**Prompt:** Quote verbatim everything from the line containing "Reconstruct the object" down to the line containing "in sugar paste.", with both of those lines included and no others.

────────────────

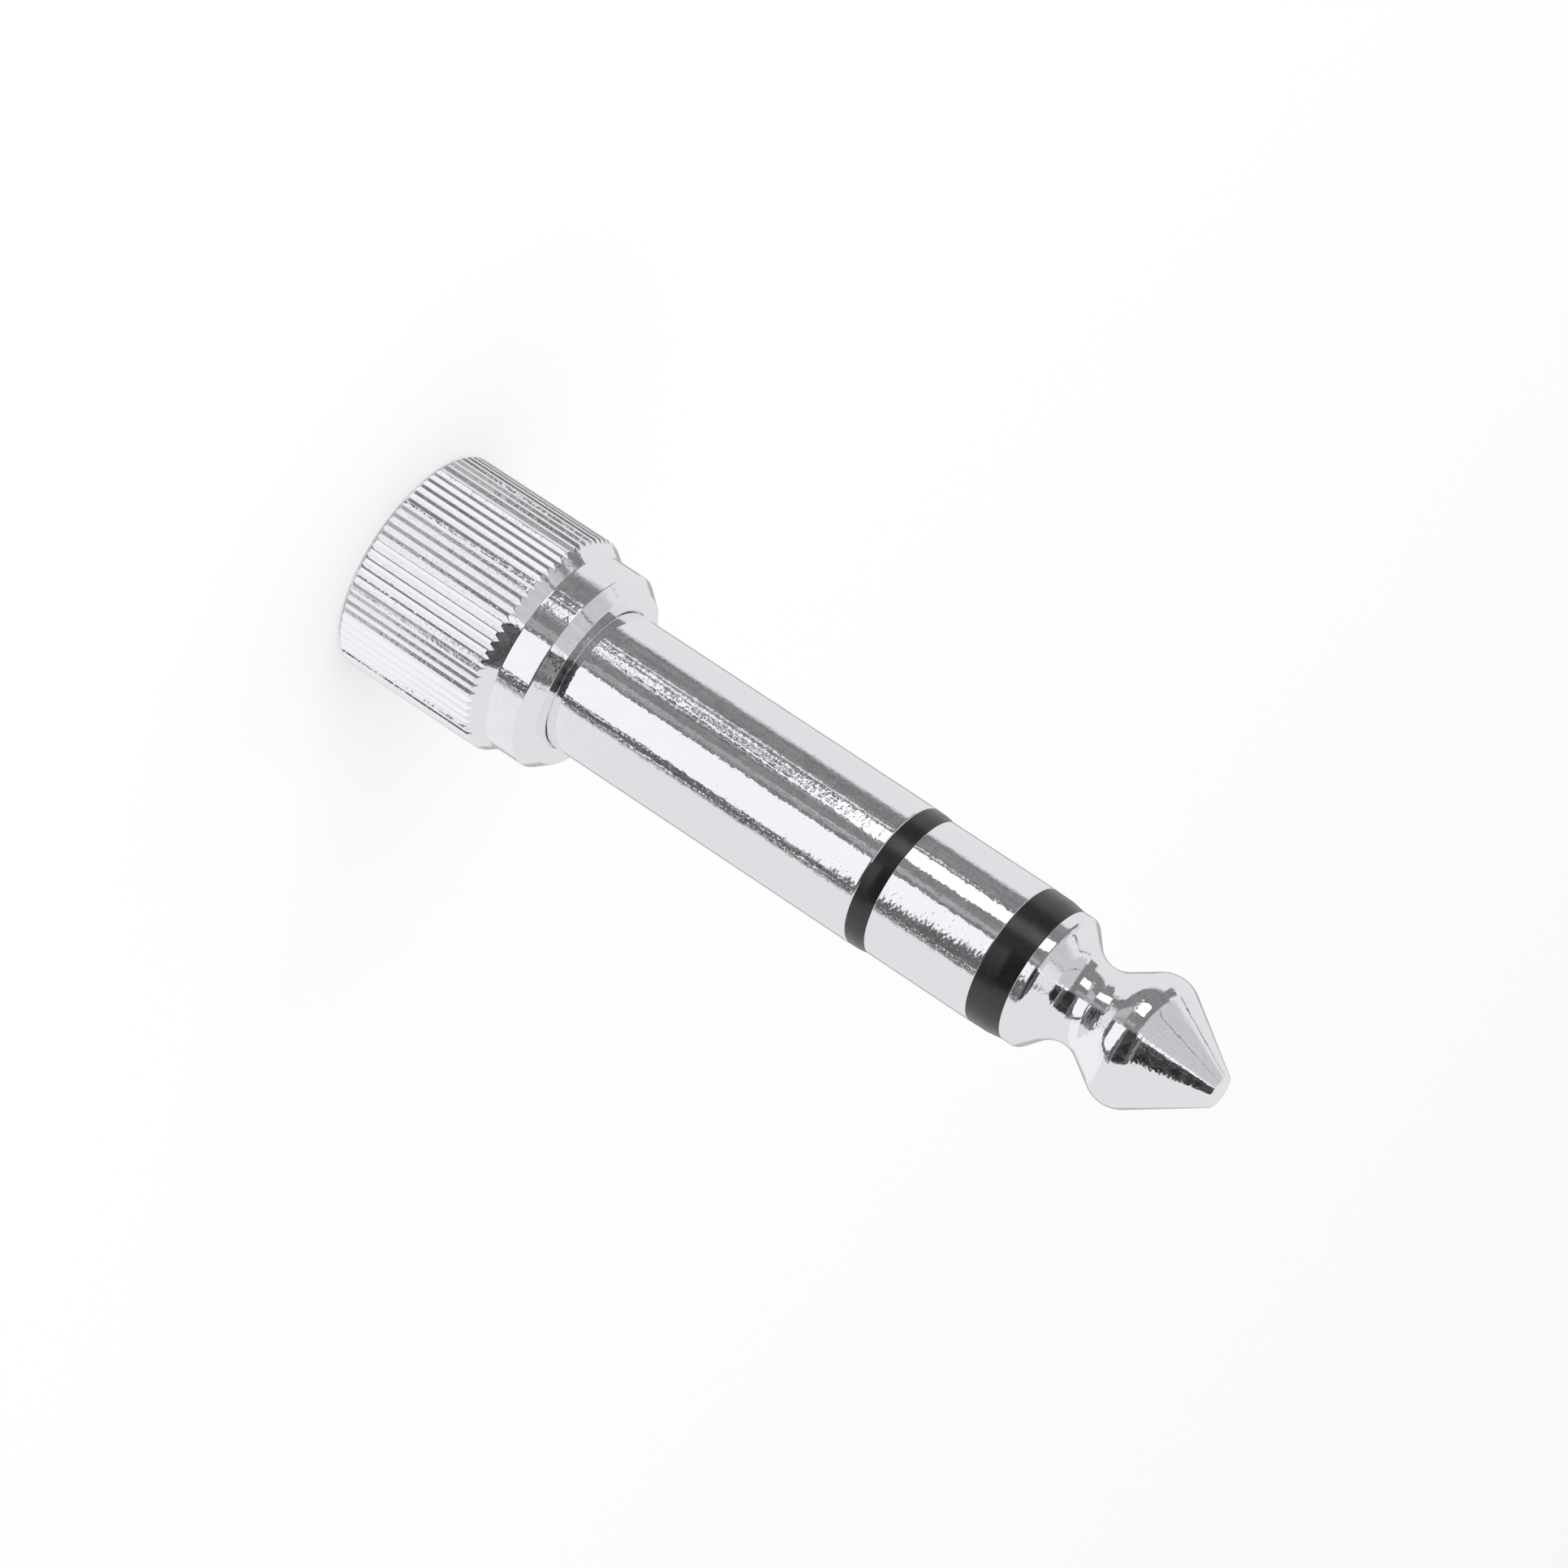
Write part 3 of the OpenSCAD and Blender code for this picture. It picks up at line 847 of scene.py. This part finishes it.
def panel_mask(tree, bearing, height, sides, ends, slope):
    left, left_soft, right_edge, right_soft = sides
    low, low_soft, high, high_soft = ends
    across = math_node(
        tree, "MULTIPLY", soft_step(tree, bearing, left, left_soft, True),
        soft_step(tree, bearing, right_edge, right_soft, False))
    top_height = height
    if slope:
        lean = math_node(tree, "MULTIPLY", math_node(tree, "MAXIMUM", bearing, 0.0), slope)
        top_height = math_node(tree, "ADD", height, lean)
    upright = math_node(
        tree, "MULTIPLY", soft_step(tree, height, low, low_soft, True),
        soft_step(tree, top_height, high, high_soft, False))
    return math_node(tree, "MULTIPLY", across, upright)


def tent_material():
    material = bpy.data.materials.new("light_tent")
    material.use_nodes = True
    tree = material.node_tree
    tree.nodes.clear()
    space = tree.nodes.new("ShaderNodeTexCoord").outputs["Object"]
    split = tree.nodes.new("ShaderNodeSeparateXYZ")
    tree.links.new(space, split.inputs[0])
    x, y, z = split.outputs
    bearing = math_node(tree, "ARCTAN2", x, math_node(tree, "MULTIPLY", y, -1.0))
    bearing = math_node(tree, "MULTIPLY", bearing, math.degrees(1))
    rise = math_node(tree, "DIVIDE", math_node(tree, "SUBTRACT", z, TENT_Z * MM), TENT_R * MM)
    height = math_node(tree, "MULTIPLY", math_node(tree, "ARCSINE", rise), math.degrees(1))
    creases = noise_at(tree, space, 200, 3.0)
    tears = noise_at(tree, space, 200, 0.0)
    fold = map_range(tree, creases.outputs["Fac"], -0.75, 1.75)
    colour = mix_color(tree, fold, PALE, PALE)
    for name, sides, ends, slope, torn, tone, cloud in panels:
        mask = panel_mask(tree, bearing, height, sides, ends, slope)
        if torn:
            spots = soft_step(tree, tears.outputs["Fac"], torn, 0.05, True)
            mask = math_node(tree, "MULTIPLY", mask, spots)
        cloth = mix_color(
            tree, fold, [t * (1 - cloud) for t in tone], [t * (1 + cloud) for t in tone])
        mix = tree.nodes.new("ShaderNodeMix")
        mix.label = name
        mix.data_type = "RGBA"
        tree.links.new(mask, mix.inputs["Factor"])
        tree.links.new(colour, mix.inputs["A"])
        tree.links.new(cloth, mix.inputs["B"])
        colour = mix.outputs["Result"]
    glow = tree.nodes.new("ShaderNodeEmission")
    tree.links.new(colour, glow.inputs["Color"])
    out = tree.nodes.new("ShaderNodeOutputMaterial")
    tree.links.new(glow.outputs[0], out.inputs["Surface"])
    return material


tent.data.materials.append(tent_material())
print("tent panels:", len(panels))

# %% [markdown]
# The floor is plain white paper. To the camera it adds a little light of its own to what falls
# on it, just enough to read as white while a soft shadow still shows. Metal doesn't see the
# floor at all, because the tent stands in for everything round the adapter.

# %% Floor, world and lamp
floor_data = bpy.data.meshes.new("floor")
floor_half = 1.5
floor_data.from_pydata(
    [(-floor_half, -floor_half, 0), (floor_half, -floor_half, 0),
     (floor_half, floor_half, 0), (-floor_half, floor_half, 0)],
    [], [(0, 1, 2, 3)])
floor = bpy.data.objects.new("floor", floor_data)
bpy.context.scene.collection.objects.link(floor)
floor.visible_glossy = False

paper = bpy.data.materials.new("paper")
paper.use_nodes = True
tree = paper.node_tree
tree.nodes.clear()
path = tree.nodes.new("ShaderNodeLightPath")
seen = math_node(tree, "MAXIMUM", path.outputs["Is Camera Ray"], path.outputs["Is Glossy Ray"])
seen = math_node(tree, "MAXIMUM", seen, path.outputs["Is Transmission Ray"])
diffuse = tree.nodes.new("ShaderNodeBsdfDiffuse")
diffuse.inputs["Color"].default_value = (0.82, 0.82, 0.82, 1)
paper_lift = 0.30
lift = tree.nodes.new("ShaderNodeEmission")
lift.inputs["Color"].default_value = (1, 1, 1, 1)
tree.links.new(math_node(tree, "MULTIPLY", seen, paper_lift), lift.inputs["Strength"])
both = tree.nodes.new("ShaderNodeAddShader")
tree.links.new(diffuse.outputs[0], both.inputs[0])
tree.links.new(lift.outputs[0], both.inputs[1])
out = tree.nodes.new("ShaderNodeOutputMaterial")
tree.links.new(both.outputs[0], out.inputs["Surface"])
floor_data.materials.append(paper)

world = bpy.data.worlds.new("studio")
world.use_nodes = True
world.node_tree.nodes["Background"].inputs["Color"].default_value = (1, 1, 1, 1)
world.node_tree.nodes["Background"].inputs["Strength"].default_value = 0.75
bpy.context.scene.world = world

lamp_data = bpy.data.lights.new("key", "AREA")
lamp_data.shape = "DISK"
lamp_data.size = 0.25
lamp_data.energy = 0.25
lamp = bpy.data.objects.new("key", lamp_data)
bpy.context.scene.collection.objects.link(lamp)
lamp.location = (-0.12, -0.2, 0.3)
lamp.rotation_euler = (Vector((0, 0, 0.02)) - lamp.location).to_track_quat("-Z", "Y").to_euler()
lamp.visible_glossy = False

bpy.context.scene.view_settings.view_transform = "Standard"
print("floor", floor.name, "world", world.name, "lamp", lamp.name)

────────────────

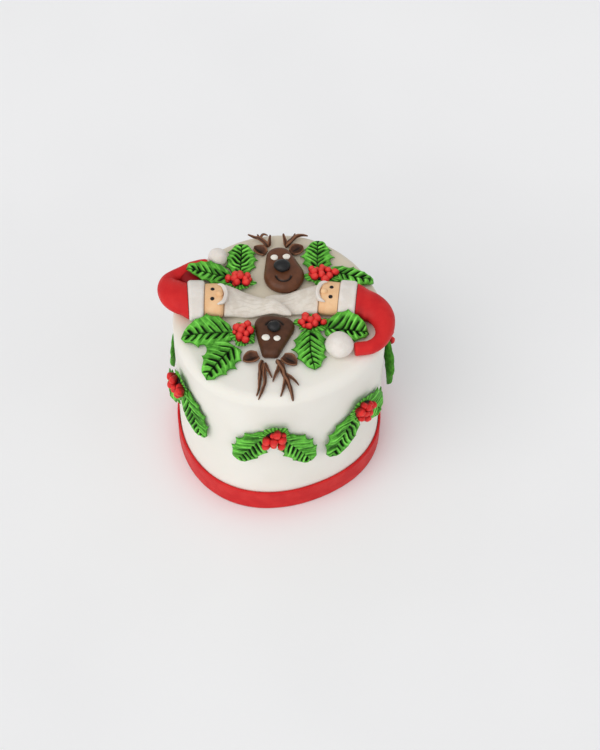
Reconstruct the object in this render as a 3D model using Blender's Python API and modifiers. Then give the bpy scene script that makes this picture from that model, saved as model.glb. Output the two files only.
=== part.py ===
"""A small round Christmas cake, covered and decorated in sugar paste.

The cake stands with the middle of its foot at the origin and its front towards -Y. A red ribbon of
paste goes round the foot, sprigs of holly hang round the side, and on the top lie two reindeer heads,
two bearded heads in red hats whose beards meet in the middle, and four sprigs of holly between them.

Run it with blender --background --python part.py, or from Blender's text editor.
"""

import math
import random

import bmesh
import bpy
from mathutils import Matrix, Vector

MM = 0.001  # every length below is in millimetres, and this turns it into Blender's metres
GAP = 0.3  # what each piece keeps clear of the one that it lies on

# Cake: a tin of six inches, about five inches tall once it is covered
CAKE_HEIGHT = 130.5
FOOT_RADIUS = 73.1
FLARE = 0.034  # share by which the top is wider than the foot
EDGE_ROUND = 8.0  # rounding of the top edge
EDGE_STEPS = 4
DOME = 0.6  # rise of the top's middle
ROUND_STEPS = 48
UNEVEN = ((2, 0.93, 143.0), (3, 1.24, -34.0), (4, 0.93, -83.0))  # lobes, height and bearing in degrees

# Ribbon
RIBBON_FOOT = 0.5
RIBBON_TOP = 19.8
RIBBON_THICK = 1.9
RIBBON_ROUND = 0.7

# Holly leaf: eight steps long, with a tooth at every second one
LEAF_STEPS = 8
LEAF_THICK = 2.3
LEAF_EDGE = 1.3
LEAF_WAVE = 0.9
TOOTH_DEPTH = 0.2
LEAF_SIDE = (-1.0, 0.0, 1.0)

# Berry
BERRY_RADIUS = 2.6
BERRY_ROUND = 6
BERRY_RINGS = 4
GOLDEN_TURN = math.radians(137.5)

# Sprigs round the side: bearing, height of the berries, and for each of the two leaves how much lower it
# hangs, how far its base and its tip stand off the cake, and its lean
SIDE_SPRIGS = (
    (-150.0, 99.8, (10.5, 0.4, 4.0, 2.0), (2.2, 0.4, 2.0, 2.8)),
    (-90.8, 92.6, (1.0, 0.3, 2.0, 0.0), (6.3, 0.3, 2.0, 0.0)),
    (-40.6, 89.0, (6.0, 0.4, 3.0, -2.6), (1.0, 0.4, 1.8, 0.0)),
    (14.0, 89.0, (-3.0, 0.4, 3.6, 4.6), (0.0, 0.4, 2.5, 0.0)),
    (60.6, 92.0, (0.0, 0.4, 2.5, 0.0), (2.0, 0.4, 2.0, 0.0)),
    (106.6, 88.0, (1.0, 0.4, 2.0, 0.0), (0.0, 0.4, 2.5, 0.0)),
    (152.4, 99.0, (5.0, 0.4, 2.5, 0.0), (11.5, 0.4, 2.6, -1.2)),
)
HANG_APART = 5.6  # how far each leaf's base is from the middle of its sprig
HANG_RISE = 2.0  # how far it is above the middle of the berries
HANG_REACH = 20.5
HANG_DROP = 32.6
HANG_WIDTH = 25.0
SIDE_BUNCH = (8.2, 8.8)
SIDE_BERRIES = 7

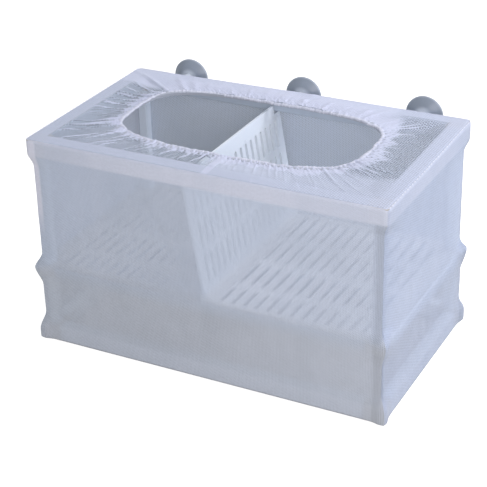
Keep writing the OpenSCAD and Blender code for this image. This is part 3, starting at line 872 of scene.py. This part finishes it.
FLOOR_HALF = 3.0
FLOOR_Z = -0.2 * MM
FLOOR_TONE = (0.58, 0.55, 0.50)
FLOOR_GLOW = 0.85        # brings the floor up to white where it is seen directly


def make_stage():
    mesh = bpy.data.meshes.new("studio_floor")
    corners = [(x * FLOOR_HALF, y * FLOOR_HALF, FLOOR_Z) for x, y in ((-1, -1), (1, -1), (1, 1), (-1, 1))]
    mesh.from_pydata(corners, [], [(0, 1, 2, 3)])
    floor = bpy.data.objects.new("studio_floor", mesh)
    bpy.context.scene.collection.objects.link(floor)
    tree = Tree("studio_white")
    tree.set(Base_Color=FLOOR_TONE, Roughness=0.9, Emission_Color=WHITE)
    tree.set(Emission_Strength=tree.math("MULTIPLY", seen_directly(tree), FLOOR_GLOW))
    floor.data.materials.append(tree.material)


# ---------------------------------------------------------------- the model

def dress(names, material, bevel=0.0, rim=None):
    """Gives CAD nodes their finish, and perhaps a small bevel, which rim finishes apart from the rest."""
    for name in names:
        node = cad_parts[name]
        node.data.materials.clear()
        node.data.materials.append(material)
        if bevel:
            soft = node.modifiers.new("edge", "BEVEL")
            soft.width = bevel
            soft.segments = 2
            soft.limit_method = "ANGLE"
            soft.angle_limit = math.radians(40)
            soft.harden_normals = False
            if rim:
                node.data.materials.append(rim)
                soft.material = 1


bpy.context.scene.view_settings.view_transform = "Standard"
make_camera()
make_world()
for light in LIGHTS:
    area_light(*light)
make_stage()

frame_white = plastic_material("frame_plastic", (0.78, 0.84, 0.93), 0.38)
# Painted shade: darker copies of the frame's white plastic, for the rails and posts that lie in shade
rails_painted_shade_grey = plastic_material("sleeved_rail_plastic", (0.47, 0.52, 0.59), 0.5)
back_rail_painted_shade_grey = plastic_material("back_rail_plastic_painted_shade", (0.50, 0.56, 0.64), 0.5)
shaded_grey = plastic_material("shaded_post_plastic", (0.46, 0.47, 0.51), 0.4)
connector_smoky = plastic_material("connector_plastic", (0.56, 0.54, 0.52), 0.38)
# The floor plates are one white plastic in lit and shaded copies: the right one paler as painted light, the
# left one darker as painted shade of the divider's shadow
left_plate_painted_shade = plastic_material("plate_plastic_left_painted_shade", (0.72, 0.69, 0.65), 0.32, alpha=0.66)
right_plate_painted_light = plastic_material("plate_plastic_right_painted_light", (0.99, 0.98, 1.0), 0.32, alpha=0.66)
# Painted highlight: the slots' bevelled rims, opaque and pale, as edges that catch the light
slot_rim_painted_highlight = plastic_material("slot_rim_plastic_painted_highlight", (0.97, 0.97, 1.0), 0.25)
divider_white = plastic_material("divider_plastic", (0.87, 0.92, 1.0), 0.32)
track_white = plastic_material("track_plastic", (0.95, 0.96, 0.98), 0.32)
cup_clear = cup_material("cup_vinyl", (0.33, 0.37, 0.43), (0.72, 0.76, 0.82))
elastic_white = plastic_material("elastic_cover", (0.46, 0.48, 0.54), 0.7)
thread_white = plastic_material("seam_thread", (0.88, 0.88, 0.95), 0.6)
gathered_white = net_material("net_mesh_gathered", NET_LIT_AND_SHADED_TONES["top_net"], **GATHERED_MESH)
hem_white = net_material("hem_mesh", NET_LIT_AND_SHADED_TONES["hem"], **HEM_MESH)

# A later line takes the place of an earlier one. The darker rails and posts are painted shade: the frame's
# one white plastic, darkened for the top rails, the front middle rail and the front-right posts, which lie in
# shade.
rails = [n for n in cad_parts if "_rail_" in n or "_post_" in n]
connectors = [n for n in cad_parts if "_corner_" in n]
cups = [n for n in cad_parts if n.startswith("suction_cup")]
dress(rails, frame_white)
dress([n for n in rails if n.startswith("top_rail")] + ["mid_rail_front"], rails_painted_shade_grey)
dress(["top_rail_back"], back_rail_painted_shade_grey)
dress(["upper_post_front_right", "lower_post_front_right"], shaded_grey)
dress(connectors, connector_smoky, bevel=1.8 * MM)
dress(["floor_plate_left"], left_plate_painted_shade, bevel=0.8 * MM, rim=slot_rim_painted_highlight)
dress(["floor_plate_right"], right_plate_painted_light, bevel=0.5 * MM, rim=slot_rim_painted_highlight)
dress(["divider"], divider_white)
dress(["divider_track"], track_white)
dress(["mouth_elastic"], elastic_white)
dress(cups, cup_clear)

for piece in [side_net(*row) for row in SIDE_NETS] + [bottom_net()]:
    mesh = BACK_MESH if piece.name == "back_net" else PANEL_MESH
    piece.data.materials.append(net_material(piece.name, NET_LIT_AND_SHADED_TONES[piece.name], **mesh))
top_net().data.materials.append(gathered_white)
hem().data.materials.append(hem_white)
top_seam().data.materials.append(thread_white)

────────────────

**Response to this exercise:**
Reconstruct the object in this render as a 3D model using Blender's Python API and modifiers. Then give the bpy scene script that makes this picture from that model, saved as model.glb. Output the two files only.
=== part.py ===
"""A small round Christmas cake, covered and decorated in sugar paste.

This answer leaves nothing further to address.